Croatia Full of Life: Attack a Foreign Sailor, Pay a €20 Fine One Year Later
A concessionaire from Silba island accused of harassing an Italian family after they refused to pay a fee for mooring was found guilty – and served a hefty fine of some 20 euro
In July 2017, an Italian tourist named Enrico Cossutta was sailing the Adriatic on his yacht, accompanied by his wife and daughter. As he was about to moor on the coast of Silba island, he was attacked by a 40-year-old local, a concessionaire of an anchorage near the local port. The man first attempted to charge him for mooring, even though the area where Cossutta wanted to anchor in wasn’t subject to mooring fees. When the tourists refused to pay, the local got aggressive, verbally assaulting the newcomers, cursing and trying to pull up their anchor.
Cossutta caught the entire encounter on video, later publishing the footage of the incident in a Facebook group for Italian sailors in search of information on harbours and berths on the Adriatic. You can hear the local cussing in Croatian and harassing the tourists in the video below:
As we reported back in August, Cossutta gave the following statement to Index: “We arrived around 6 pm, the port was full, just like all the anchorages. We sailed 200 metres further south; two other boats were moored nearby. This man, after he collected money at the anchorage, came to talk to us around 7.45 pm. He demanded we pay half of what’s usually charged for mooring if we wanted to stay, but I refused to pay because I was certain this area was free to anchor in. You can see his reaction to this in the video.

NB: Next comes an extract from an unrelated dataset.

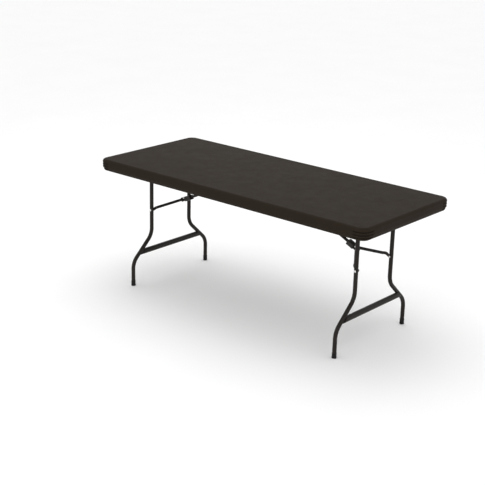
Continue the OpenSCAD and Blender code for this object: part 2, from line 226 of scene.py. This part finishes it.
def moulded_black(name, rough):
    """Black moulded plastic with a faint matte grain."""
    material, nodes, links = new_material(name)
    shader = shader_of(material)
    tone = ramp(nodes, links, noise(nodes, links, 90, 4, 0.6),
                [(0.3, (0.0050, 0.0046, 0.0044)), (0.7, (0.0085, 0.0080, 0.0075))])
    links.new(tone, shader.inputs["Base Color"])
    links.new(spread(nodes, links, noise(nodes, links, 240, 4, 0.6), 0.3, 0.7, rough - 0.06, rough + 0.08),
              shader.inputs["Roughness"])
    shader.inputs["Specular IOR Level"].default_value = 0.2
    links.new(bump(nodes, links, noise(nodes, links, 1600, 3, 0.6), 0.3, 0.0002), shader.inputs["Normal"])
    return material


# ---------------------------------------------------------------- mesh helpers

EDGE_BEVEL = 0.5 * MM

def finish_mesh(name, build, material, body, nodes=(), mirror_x=False, angle=38):
    """Turns a bmesh into a piece: it is mirrored if asked, shaded smooth and placed on its body."""
    if mirror_x:
        bmesh.ops.scale(build, vec=(-1, 1, 1), verts=build.verts)
        bmesh.ops.reverse_faces(build, faces=build.faces)
    mesh = bpy.data.meshes.new(name)
    build.to_mesh(mesh)
    build.free()
    mesh.shade_smooth()
    mesh.set_sharp_from_angle(angle=math.radians(angle))
    piece = bpy.data.objects.new(name, mesh)
    bpy.context.scene.collection.objects.link(piece)
    mesh.materials.append(material)
    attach(piece, body)
    if nodes:
        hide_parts(*nodes)
    return piece


def ring_faces(build, one, other):
    """Joins two loops of the same number of vertices."""
    count = len(one)
    for i in range(count):
        j = (i + 1) % count
        build.faces.new((one[i], one[j], other[j], other[i]))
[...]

The morning after, I showed the video to another captain in Silba, he asked me if there were any damages to my boat and apologised. He confirmed I was in a free area and suggest I report everything to the police, so I went to the police station in Silba and showed them the video. They apologised as well and convinced me they would go and talk to this man.”
He was advised to report the incident to the local authorities, and it only took nine months for the case to get resolved. As Morski reported on April 6, 2018, the local in question plead guilty for verbal assault at the Criminal Court in Zadar and was subsequently ordered to pay a fine… of 187,50 kuna. If he decides to make the payment in the following 30 days, he’ll be allowed to only pay two thirds of the fine – some 123 kuna, an amount lower than the one he initially tried to charge the Italian sailor.
The culprit made his case in court, claiming he only reacted in such a manner because he had been provoked by the foreign visitors. On the day of the incident, he said, he was collecting mooring fees at the anchorage on Silba. He had supposedly allowed the Italians to anchor in the bay, but soon realised they weren’t planning to pay for mooring at what he claimed was an area under concession.
And then the plot thickens: a storm was approaching at the time of their encounter, and he noticed the tourists had moored in a way that might have caused damage to the neighbouring anchored boats. He only approached their yacht to warn them of potential danger, but they provoked him in return – it’s them who should objectively be blamed for the act he was charged with, he said, adding he’s not an aggressive person and only reacted in such a way because he was forced to. He informed the police and the Port Authority of the entire course of events, but they supposedly failed to intervene in time.
We reached out to Mr Cossutta back in August for a comment of this unfortunate situation and his impressions of Croatia. He didn’t have a single negative thing to say about the country or the locals in general, only advising people to take care of the sea and to be respectful of other sailors. Quite gracious on his part, considering he and his family were left with some bitter memories of their holiday in Croatia.
What might have started as a misunderstanding based on a language barrier – and probably the concession holder looking to score some extra cash for the day – quickly got out of hand. Based on events seen in the video, we’ll leave it to you to decide whether some 20 euro make for a decent enough punishment for the kind of behaviour on display. We’ll just use this occasion to again advise you – make sure to keep track of local regulations wherever you’re headed to, don’t react if you’re not sure whether you’re in the right, and contact the local authorities if you end up having an unpleasant exchange like the one above.